Marianne Teta, 63, lived in Bensonhurst most of her life. She said that the neighborhood that she always knew, one with a strong Italian heritage, has become one that she can hardly recognize or identify with anymore.

“Stores either had English or Italian words written across their awnings and buildings,” Teta said. “Now when you go shopping everything is in Chinese.”

Margaret and Paul Brucato have lived in Bensonhurst for 50 years. They, like all residents of Bensonhurst, have noticed a change in the neighborhood, but said it does not affect them.

“The neighborhood is still good,” Margaret said. “We welcomed our neighbors who came in, and we are fortunate that they are very nice and take good care of their property.”

The Brucatos had relatives living in the neighborhood, but they moved way a few years ago, mainly to Long Island. They ask them all the time why they don’t want to do the same.

“Everything is close by. I have the stores, bakery, everything I need,” Margaret Brucato said.

Although there was a decline in the number of Italian-American parishoners, the church was able to thrive because of the  immigrants who were coming to the church for comfort. The church, which became the 75th basilica in the United States on Dec. 8, is now the home to over 1,500 parishioners. The immigrant communities are learning to take ownership of the parish..

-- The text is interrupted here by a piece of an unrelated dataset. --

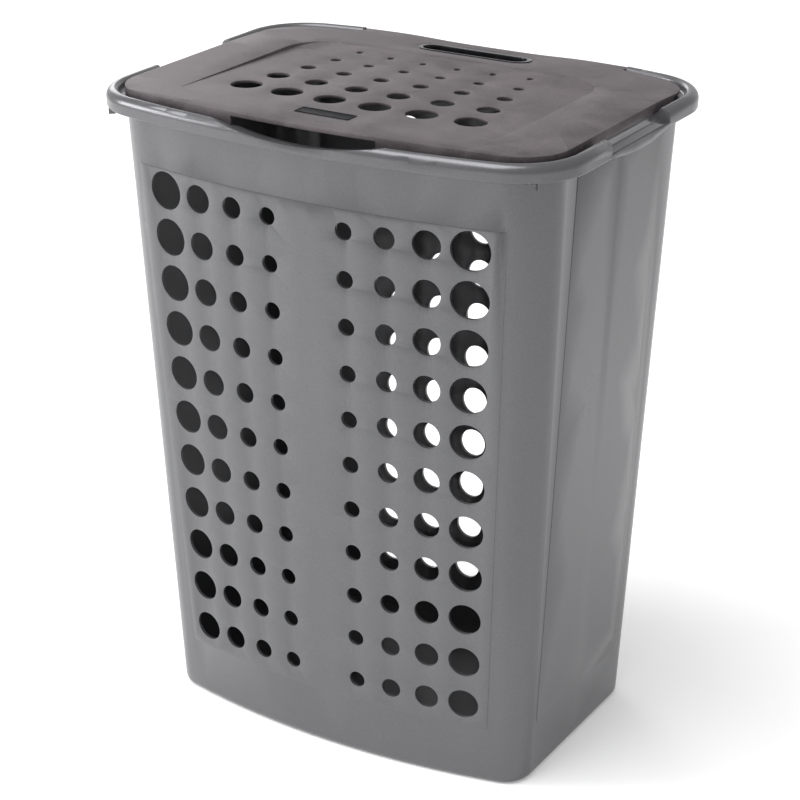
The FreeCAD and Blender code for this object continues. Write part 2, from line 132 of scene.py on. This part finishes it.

Marino said that when the church became a basilica in December, there was a weekend long celebration among its parishioners. After all the masses, the church served pancakes in the parish Youth Center. Marino said that the Spanish-speaking parishioners brought their own food, big trays of chicken, rice and beans, and even a live band, to their breakfast after mass on Sunday morning.

It was then that Marino saw the connection the parishioners had with each other, as they invited in other members, Spanish-speaking or not, to join them in their celebration.

“The evidence of that [ownership] is how many foreigners come to church. How many people come to social events that we have at the church,” Marino said. “You can’t declare people welcome. They are welcome when they say they are, and they say it in these kinds of things.”